Sorry if this gets asked a lot.
Link Posted: 4/6/2006 11:09:45 PM EDT
[Last Edit: 4/6/2006 11:14:50 PM EDT by Mike_Mills]
This was written around the Viet Nam era "Starlight" sniperscopes - the ones with the IR searchlight mounted above the image intensifier-augmented scope.

If you have an IR laser mounted on your rifle AND a night vision scope, you would also be violating this law.

You can have the NV device alone but NOT in conjunction with the IR laser.

Be very careful if you have an IR laser on the rifle and a NV goggle. The PVS14-type image intensifier device, even if mounted in a goggle, is also actually "designed for or adaptable to use on a firearm". Just about any goggle NVD is adaptable for use on a firearm. After all, what does "adaptable" mean, anyway?
Link Posted: 4/7/2006 7:18:36 AM EDT
I was always under the impression that you couldn't have any NV scope that could attach to a weapon. The law reads like you can't have the NV scope + IR device. Does any modern NV scope have any built in IR technology that may be internal? Any one have any other input on this?
Link Posted: 4/7/2006 8:47:48 AM EDT

Originally Posted By theseacow:
I was always under the impression that you couldn't have any NV scope that could attach to a weapon. The law reads like you can't have the NV scope + IR device. Does any modern NV scope have any built in IR technology that may be internal? Any one have any other input on this?



Several ATN scopes have IR illuminators. Some folks have already gotten in trouble in CA for having them, IIRC

Bare NV scopes without illumination are perfectly legal in CA.


Bill Wiese
San Jose



Link Posted: 4/7/2006 9:43:18 AM EDT
Thanks bill. So a pvs-14 is legal in kalifornia then...... right?
Link Posted: 4/7/2006 12:16:35 PM EDT
Anyone make legal, adaptable NVDs that don't cost an arm and a leg?
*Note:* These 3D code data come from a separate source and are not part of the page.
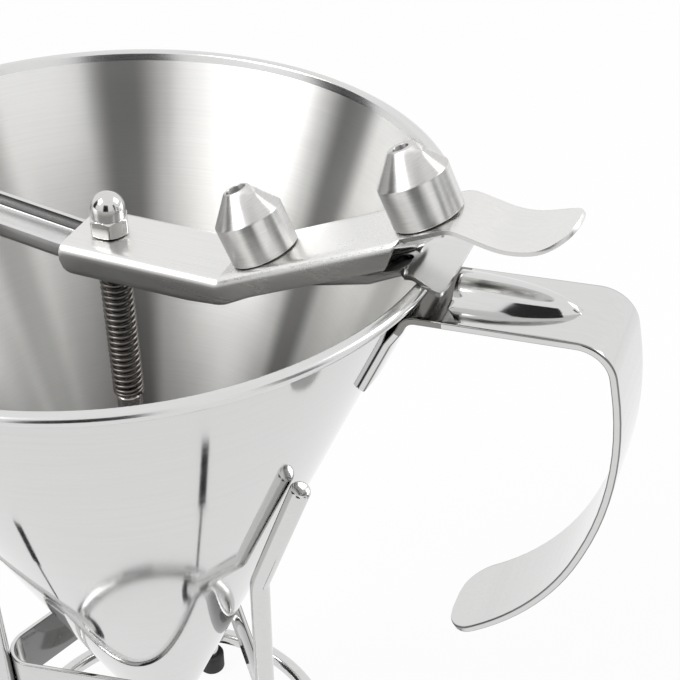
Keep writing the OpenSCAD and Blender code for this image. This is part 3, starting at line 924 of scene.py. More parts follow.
@dataclass
class Funnel(Assembly):
    """The cone with its rolled rim, the outlet hub under it and the nozzle on that."""

    hub_depth: float = 196.0
    hub_r: float = 9.4
    seat_depth: float = 203.2
    shoulder_z: float = -208.0
    spigot_end: float = -215.0
    bore_r: float = 4.5
    bead_r: float = 1.5
    rim_r: float = 94.96
    hem_z: float = -2.4
    lip_r: float = 91.75
    hem_tuck: Point2 = (92.15, -2.75)
    tuck_depth: float = 3.3
    collar_z: float = -203.04
    relief_r: float = 6.6
    spigot_tip_r: float = 6.3

    def shell(self) -> None:
        """Builds the cone: brushed inside, polished outside and on the rim."""
        bead = (self.rim_r - self.bead_r, -self.bead_r)
        depths = [self.hub_depth - (self.hub_depth + self.hem_z) * k / 12 for k in range(13)]
        inside = [(self.cone.outer(d) - self.cone.wall, -d) for d in depths]
        curl = fillet([inside[-1], (self.lip_r, 0.0), (bead[0], 0.0)], 1.1)
        rolled = arc(bead, self.bead_r, 90, -120)
        outside = [(self.cone.outer(d), -d) for d in [self.tuck_depth] + depths[-2::-1]]
        profile = inside[:-1] + curl + rolled[1:] + [self.hem_tuck] + outside
        brushed = len(inside) - 1
        rolled_end = brushed + len(curl) + len(rolled) - 2
        shell = revolve(profile, 256,
                        slot_of=lambda i: 1 if i < brushed else 2 if i < rolled_end else 0)
        steel = self.finishes
        self.report.fit(shell.to_object("cone_shell", [steel.outside, steel.inside, steel.rim]),
                        "funnel", "polished_sheet", "funnel_cone")

    def hub(self) -> None:
        """Builds the hub with its valve seat and threaded spigot."""
        top_r = self.cone.outer(self.hub_depth)
        seat = (self.cone.outer(self.seat_depth) - self.cone.wall, -self.seat_depth)
        profile = [(top_r - self.cone.wall, -self.hub_depth), (top_r, -self.hub_depth),
                   (self.hub_r, self.collar_z), (self.hub_r, self.shoulder_z),
                   (self.relief_r, self.shoulder_z)]
        profile += thread((CREST_R, ROOT_R), self.shoulder_z - 0.9, -HALF_PITCH)
        profile += [(self.spigot_tip_r, self.spigot_end), (self.bore_r, self.spigot_end),
                    (self.bore_r, seat[1] + self.bore_r - seat[0]), seat]
        self.report.fit(revolve(profile, 96).to_object("outlet_hub_turned",
                                                       [self.finishes.turned]),
                        "funnel", "polished_sheet", "outlet_hub")

    def build(self) -> None:
        """Builds the cone, the hub and the outlet's nozzle."""
        self.shell()
        self.hub()
        place = stand_on((0, 0, self.shoulder_z - 0.3), (0, 0, -1))
        turned = self.finishes.turned
        self.report.fit(Nozzle("outlet_nozzle_turned", 2.5).build(place, turned, turned),
                        "outlet_nozzle_body", "turned_steel", "outlet_nozzle")


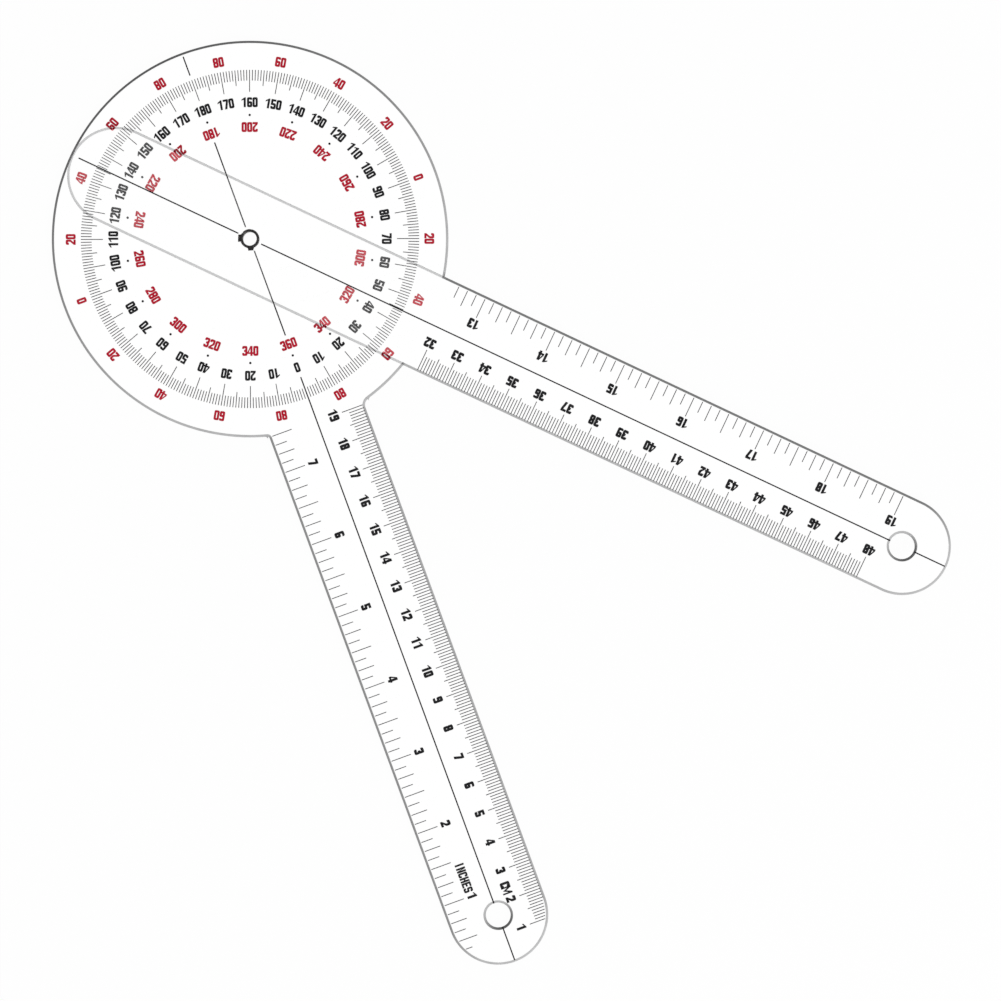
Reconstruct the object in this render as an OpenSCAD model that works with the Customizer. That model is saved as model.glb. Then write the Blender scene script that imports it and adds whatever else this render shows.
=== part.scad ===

I'm guessing it's also a no-no to have a NV with a disabled illuminator as well?
Link Posted: 4/8/2006 3:36:51 PM EDT
[Last Edit: 4/8/2006 3:38:29 PM EDT by AyeGuy]

Originally Posted By Mike_Mills:
This was written around the Viet Nam era "Starlight" sniperscopes - the ones with the IR searchlight mounted above the image intensifier-augmented scope.

If you have an IR laser mounted on your rifle AND a night vision scope, you would also be violating this law.

You can have the NV device alone but NOT in conjunction with the IR laser.

Be very careful if you have an IR laser on the rifle and a NV goggle. The PVS14-type image intensifier device, even if mounted in a goggle, is also actually "designed for or adaptable to use on a firearm". Just about any goggle NVD is adaptable for use on a firearm. After all, what does "adaptable" mean, anyway?



Nah...

The law says nothing about "lasers", so you can not be in violation of it!

EDIT

I have seen NV scopes with IR illuminaters for sale at all the gunshows for many years.

Care to name any prosecutions?
Link Posted: 4/9/2006 11:07:08 AM EDT
The law states an "electronic telescope". A telescope is defined as "An arrangement of lenses or mirrors or both that gathers visible light, permitting direct observation or photographic recording of distant objects" My interpretation would be that as long as there is no magnification device attached, having a NV device in-line with a red dot scope would be legal even if you had an IR source. But WTF do I know.